Señor Gamblin’ Rabbi
From Northern New Mexico
by
Book Details
About the Book
In 1850, when the United States acquired New Mexico as a territory the gringos began to steal their Spanish land grants and tried to kill the Indians and acquire the Indian reservations. The two minorities became allies and their enemy became the United States Government. In the 1800s, young Benjamin Benavidez who had a photographic memory, a winning personality and an outstanding singing voice saw first-hand what the U.S. Government was doing. He studied night and day, took the Bar and passed it.
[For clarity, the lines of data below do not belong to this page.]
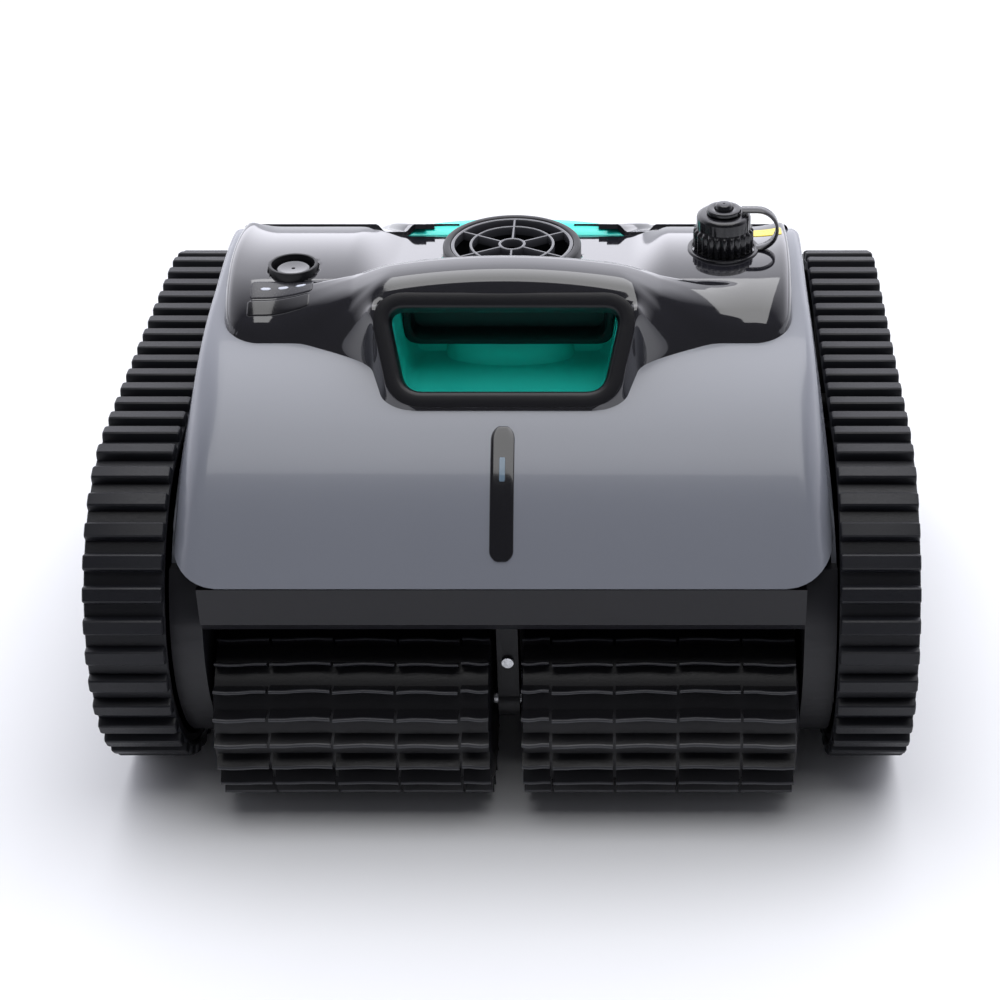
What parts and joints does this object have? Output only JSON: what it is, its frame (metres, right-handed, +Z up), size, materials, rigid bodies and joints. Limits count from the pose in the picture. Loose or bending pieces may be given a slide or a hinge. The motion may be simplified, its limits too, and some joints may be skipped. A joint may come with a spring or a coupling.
{
  "type": "robotic pool cleaner",
  "caption": "Tracked robot that crawls over a pool floor, with rubber brush rollers, a lift-up rear cover, a filter basket and a pump.",
  "frame": {"origin": "on the ground under the middle of the bounding box", "axes": "+X across the tracks to the right seen from the front, -Y towards the brushes at the front, +Z up"},
  "size_m": [0.41, 0.3776, 0.273],
  "materials": {
    "shell_grey": "high gloss moulded plastic",
    "gloss_black": "piano black moulded plastic",
    "satin_black": "fine textured moulded plastic",
    "rubber_black": "moulded rubber",
    "teal": "moulded plastic",
    "steel": "turned steel",
    "brass": "turned bronze and gold plate",
    "clear_plastic": "translucent moulded plastic",
    "mesh_screen": "woven nylon screen",
    "white_plastic": "acetal",
    "battery_blue": "shrink sleeve",
    "board_green": "solder mask",
    "label_dark": "printed film",
    "label_yellow": "printed film",
    "light_blue": "moulded light guide"
  },
  "bodies": {
    "root": {"chassis_tub": "satin_black", "front_shell": "shell_grey", "top_deck": "gloss_black", "handle_cup": "teal", "grip_liner": "gloss_black", "outlet_ring": "satin_black", "outlet_grille": "satin_black", "status_window": "gloss_black", "status_light": "light_blue", "control_label": "label_dark", "power_spring": "steel", "charge_port": "satin_black", "charge_pins": "brass", "cap_strap": "rubber_black", "warning_label": "label_yellow", "rear_louvres": "satin_black", "hinge_pins": "steel", "filter_basket": "clear_plastic", "filter_mesh": "mesh_screen", "pump_housing": "satin_black", "pump_motor": "steel", "battery_pack": "battery_blue", "control_board": "board_green", "drive_motor_left": "steel", "drive_motor_right": "steel", "track_belt_left": "rubber_black", "track_belt_right": "rubber_black", "wheel_axles": "steel", "side_cover_left": "satin_black", "side_cover_right": "satin_black", "side_cover_screws": "steel", "brush_bushes": "brass", "brush_bracket": "satin_black", "case_screws": "steel"},
    "power_button": {"power_button": "satin_black"},
    "hex_button": {"hex_button": "satin_black"},
    "cap_ring": {"cap_ring": "rubber_black"},
    "charge_cap": {"charge_cap": "rubber_black"},
    "rear_cover": {"rear_cover": "gloss_black", "cover_pull": "teal"},
    "inlet_flap_left": {"inlet_flap_left": "satin_black"},
    "inlet_flap_right": {"inlet_flap_right": "satin_black"},
    "impeller": {"impeller": "white_plastic"},
    "front_wheel_left": {"front_wheel_left": "satin_black", "front_hub_cap_left": "shell_grey"},
    "rear_wheel_left": {"rear_wheel_left": "satin_black", "rear_hub_cap_left": "shell_grey"},
    "drive_pinion_left": {"drive_pinion_left": "white_plastic"},
    "brush_left": {"brush_drive_left": "steel", "brush_core_left": "satin_black", "brush_sleeve_left": "rubber_black"},
    "front_wheel_right": {"front_wheel_right": "satin_black", "front_hub_cap_right": "shell_grey"},
    "rear_wheel_right": {"rear_wheel_right": "satin_black", "rear_hub_cap_right": "shell_grey"},
    "drive_pinion_right": {"drive_pinion_right": "white_plastic"},
    "brush_right": {"brush_drive_right": "steel", "brush_core_right": "satin_black", "brush_sleeve_right": "rubber_black"}
  },
  "joints": [
    {"name": "front_wheel_left_spin", "type": "hinge", "parent": "root", "child": "front_wheel_left", "pos_m": [-0.185, -0.0932, 0.092], "axis": [1, 0, 0], "continuous": true},
    {"name": "rear_wheel_left_spin", "type": "hinge", "parent": "root", "child": "rear_wheel_left", "pos_m": [-0.185, 0.0968, 0.092], "axis": [1, 0, 0], "continuous": true},
    {"name": "drive_pinion_left_spin", "type": "hinge", "parent": "root", "child": "drive_pinion_left", "pos_m": [-0.17, -0.0312, 0.092], "axis": [1, 0, 0], "continuous": true},
    {"name": "brush_left_spin", "type": "hinge", "parent": "root", "child": "brush_left", "pos_m": [-0.08, -0.1388, 0.05], "axis": [1, 0, 0], "continuous": true},
    {"name": "front_wheel_right_spin", "type": "hinge", "parent": "root", "child": "front_wheel_right", "pos_m": [0.185, -0.0932, 0.092], "axis": [1, 0, 0], "continuous": true},
    {"name": "rear_wheel_right_spin", "type": "hinge", "parent": "root", "child": "rear_wheel_right", "pos_m": [0.185, 0.0968, 0.092], "axis": [1, 0, 0], "continuous": true},
    {"name": "drive_pinion_right_spin", "type": "hinge", "parent": "root", "child": "drive_pinion_right", "pos_m": [0.17, -0.0312, 0.092], "axis": [1, 0, 0], "continuous": true},
    {"name": "brush_right_spin", "type": "hinge", "parent": "root", "child": "brush_right", "pos_m": [0.08, -0.1388, 0.05], "axis": [1, 0, 0], "continuous": true},
    {"name": "rear_cover_hinge", "type": "hinge", "parent": "root", "child": "rear_cover", "pos_m": [0, 0.184, 0.1004], "axis": [-1, 0, 0], "range_deg": [0, 85]},
    {"name": "power_button_press", "type": "slide", "parent": "root", "child": "power_button", "axis": [0, 0, -1], "range_m": [0, 0.0015], "stiffness_N_per_m": 400, "springref_m": -0.003, "deforming": ["power_spring"]},
    {"name": "hex_button_press", "type": "slide", "parent": "root", "child": "hex_button", "axis": [0, -1, 0], "range_m": [0, 0.002], "stiffness_N_per_m": 400, "springref_m": -0.003},
    {"name": "cap_lift", "type": "slide", "parent": "root", "child": "cap_ring", "axis": [0, 0, 1], "range_m": [0, 0.03], "deforming": ["cap_strap"]},
    {"name": "cap_turn", "type": "hinge", "parent": "cap_ring", "child": "charge_cap", "pos_m": [0.111, -0.0142, 0.26], "axis": [0, 0, 1], "continuous": true},
    {"name": "inlet_flap_left_swing", "type": "hinge", "parent": "root", "child": "inlet_flap_left", "pos_m": [-0.065, 0.0638, 0.0326], "axis": [1, 0, 0], "range_deg": [0, 60]},
    {"name": "inlet_flap_right_swing", "type": "hinge", "parent": "root", "child": "inlet_flap_right", "pos_m": [0.065, 0.0638, 0.0326], "axis": [1, 0, 0], "range_deg": [0, 60]},
    {"name": "impeller_spin", "type": "hinge", "parent": "root", "child": "impeller", "pos_m": [0, -0.0022, 0.21], "axis": [0, 0, 1], "continuous": true}
  ],
  "couplings": [
    {"joint": "rear_wheel_left_spin", "follows": "front_wheel_left_spin", "ratio": 1},
    {"joint": "drive_pinion_left_spin", "follows": "front_wheel_left_spin", "ratio": 4.875},
    {"joint": "brush_left_spin", "follows": "front_wheel_left_spin", "ratio": 4.875},
    {"joint": "rear_wheel_right_spin", "follows": "front_wheel_right_spin", "ratio": 1},
    {"joint": "drive_pinion_right_spin", "follows": "front_wheel_right_spin", "ratio": 4.875},
    {"joint": "brush_right_spin", "follows": "front_wheel_right_spin", "ratio": 4.875}
  ]
}
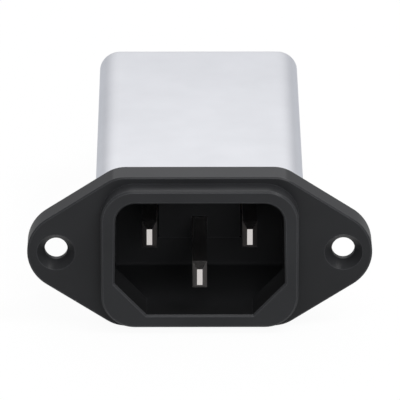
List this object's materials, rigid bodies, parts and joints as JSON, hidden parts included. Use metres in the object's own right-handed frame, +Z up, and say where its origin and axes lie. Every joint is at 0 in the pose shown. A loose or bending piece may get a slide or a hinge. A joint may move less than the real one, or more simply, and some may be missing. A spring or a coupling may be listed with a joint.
{
  "type": "c14 panel inlet socket with filter can",
  "caption": "Male appliance inlet for a panel: black flange with two countersunk ears, bevelled socket with flat pins, and a metal filter can behind with push-on tabs.",
  "frame": {"origin": "centre of the flange's back face, midway between the two screw holes, where the panel lies", "axes": "+Y back through the panel into the equipment, +Z up, +X to the right seen from the socket's front; the socket opens to -Y"},
  "size_m": [0.048, 0.0638, 0.0224],
  "materials": {
    "black_moulding": "satin moulded thermoplastic with a very fine grain",
    "plated_sheet": "plated sheet steel, even satin",
    "plated_contact": "nickel-plated brass, smooth",
    "plated_tab": "tin-plated brass, satin",
    "board_laminate": "glass-epoxy laminate with green resist",
    "insulating_film": "translucent polyester film",
    "capacitor_box": "yellow moulded box with resin base",
    "capacitor_disc": "blue epoxy dip over a ceramic disc",
    "ferrite": "dark grey sintered ferrite",
    "enamelled_wire": "enamelled copper",
    "fibre_card": "pressed insulating card",
    "resistor_lacquer": "lacquered resistor body on tinned wire",
    "bush_plastic": "black polyamide",
    "rivet_metal": "plated tubular rivet"
  },
  "bodies": {
    "root": {"inlet_moulding": "black_moulding", "line_pin": "plated_contact", "neutral_pin": "plated_contact", "earth_pin": "plated_contact", "filter_can": "plated_sheet", "earth_strap": "plated_tab", "can_liner": "insulating_film", "circuit_board": "board_laminate", "x_capacitor": "capacitor_box", "bleed_resistor": "resistor_lacquer", "choke_core": "ferrite", "line_winding": "enamelled_wire", "neutral_winding": "enamelled_wire", "choke_divider": "fibre_card", "line_y_capacitor": "capacitor_disc", "neutral_y_capacitor": "capacitor_disc", "line_tab": "plated_tab", "neutral_tab": "plated_tab", "line_tab_bush": "bush_plastic", "neutral_tab_bush": "bush_plastic", "earth_tab": "plated_tab", "earth_tab_rivet": "rivet_metal"}
  },
  "joints": []
}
He was a lawyer. Judges and lawyers were all gringos and there was no way he could fight them in court so he did the next best thing. He mastered Poker and began playing with the rich and powerful gringos, the judges and lawyers in Santa Fe. From there he branched out throughout the US. With his winning personality, he made friends with the rich and powerful. The Gamblin’ Rabbi always won honestly if he could, but never lost. He simply serenaded the losers. Also known as Don Benjamin Benavidez, he married a Navajo woman. They had three sons. The greatest obstacle that Señor Gamblin’ Rabbi stumbled over and over again is the promise he made to his dying mother that at least one of his sons would marry a Ladina. The sons didn’t care about their father’s promise. They were going to choose their own wives. The promise brought the gambler more heartaches and tears than he bargained for.
About the Author
Jo Roybal Izay was born in the village of Llano located at the base of the Sangre de Cristo Mountains along northern New Mexico and southern Colorado. Her ancestors were among the first colonizers in the late 1700 in Las Trampas and later, in Llano. Raised by her elderly grandparents, she listened intently as they described the hardship fleeing from the Holy Inquisition that had for centuries followed the Ladinos from Spain, to Old Mexico and to Santa Fe, New Mexico. Izay has been writing and lecturing on the Sephardim and the Penitentes for the past 40 years. She is the author of “Mi Mochito From Northern New Mexico” and “Penitente, the Credo in Verse.”